All of which leads me to one of my favorite life adages: in the absence of information, people will make things up.

And the things they will make up seldom are flattering or sympathetic.    

Not surprising, at JAG we have several policies for our staff and clients that help keep our business running smoothly, efficiently and safely.  Sometimes it is easy to understand why we do what we do, and sometimes less so.

For instance, at JAG we ask that all girls wear leotards to their lessons.  As a convenience we do have a pro-shop that sells leotards.  Yes, we do make a small profit on each leotard we sell, but it is quite small and hardly the core of our business strategy.  Instead it is offered it as a way to make parents’ lives easier by having the option to get their gymnastics gear at the site of their child’s gymnastics lesson.  So, while a misinformed parent might think that we have the leotard rule to make an extra buck,  that is simply not accurate. First, and foremost, the leotard rule is for the safety of the athletes and their coaches.  When girls tumble in clothing that is loose fitting, they can become tangled in the clothes or their coach’s hand can be caught in the extra fabric, causing injury.  Second, we have it for the athlete’s modesty.  (I think that is self-evident.)  Third, in order to give the best coaching feedback, the instructor must be able to see the gymnast’s body line.  Loose clothing does not help in giving that feedback.  Finally, to play any sport, an athlete wears the attire of that sport.  You wouldn’t go swimming in a dress, to play soccer in snow boots or baseball without a helmet.  Wearing a leotard puts the gymnast in the proper frame of mind for participating in class.

Another policy that is often questioned by clients is the “no parents in the gym” rule.  As a parent, I get it.   I love to see my kids perform up close and personal.  But, there are some good reasons behind this rule.   First, our insurance policy does not cover adults being in the gym unless they are participants in a parent and me class.  This, in and of itself is sufficient to ban non-participant parents from the gym.  But, even if we were able to get insurance to cover parents in the gym, think about what the result would be.  There would be so many adults in the gym that it would be difficult to move around.  The coaches would have a hard time instructing and the students listen because of the distractions the parents would provide.  Kids would be wandering over to their parents instead of listening to their teacher.  Parents’ conversations would make the level of noise in the gym unbearable.    It would be far from a good learning environment!

It reminds me of another of my favorite adages: if everyone did it, would it be a good thing.  If every parent who wanted to be in the gym simply came in, it most definitely would not be a good thing.

On the flip side, from time to time, it is important to re-evaluate policies and procedures that no longer serve a purpose (or maybe never served a purpose to being with…).  For instance, a couple of years ago, we re-wrote our make up policy.  Previously, we had followed what is practically a universal policy in the gymnastics community: kids could make up one lesson a month and if the child stopped taking classes, make-ups were lost.   
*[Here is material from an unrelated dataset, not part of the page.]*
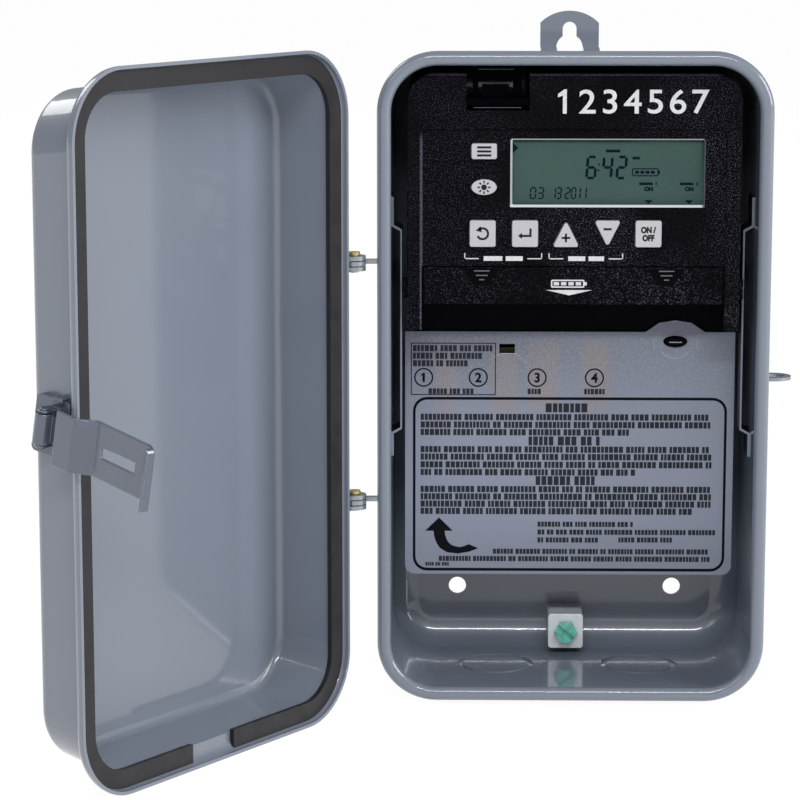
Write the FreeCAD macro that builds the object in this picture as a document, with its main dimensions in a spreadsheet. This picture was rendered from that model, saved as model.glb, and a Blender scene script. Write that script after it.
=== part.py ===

After thinking a lot about the policy, I realized that as a parent I would like more flexibility and tested the idea of unlimited make-up lessons and that make-ups would be held until a child re-enrolled.  In fact, we went so far as to stop counting how many make ups a child had and just trusted our community members: if they said they had a make up class, we found a time that would works for them in a class that has space.  We implemented the policy (and many of my gym owner friends from across the country thought I was nuts). 

Well, guess what?  It works just fine.  Parents are happy to have the flexibility, since make-ups can only be accommodated in classes where there is room, it is of no consequence to the students who attend that hour and as teachers we are delighted to have the kids in class, keeping up with the curriculum. 

So here is the moral of the story: In the absence of information, ask questions instead of making things up.  Assume good faith.  Think about the unintended consequences of everyone doing something—would it be a good thing?   And, reevaluate your own rules and policies to see if they are serving the purpose you intend them to or if there is a better way.   Rules and policies exist to make things run more smoothly, safely and simply.  If we all decided for ourselves on which color traffic light we stopped and on which we went, there would be chaos on the streets.  But if you don’t know why a rule exists: don’t be like me and wait seven years, just ask!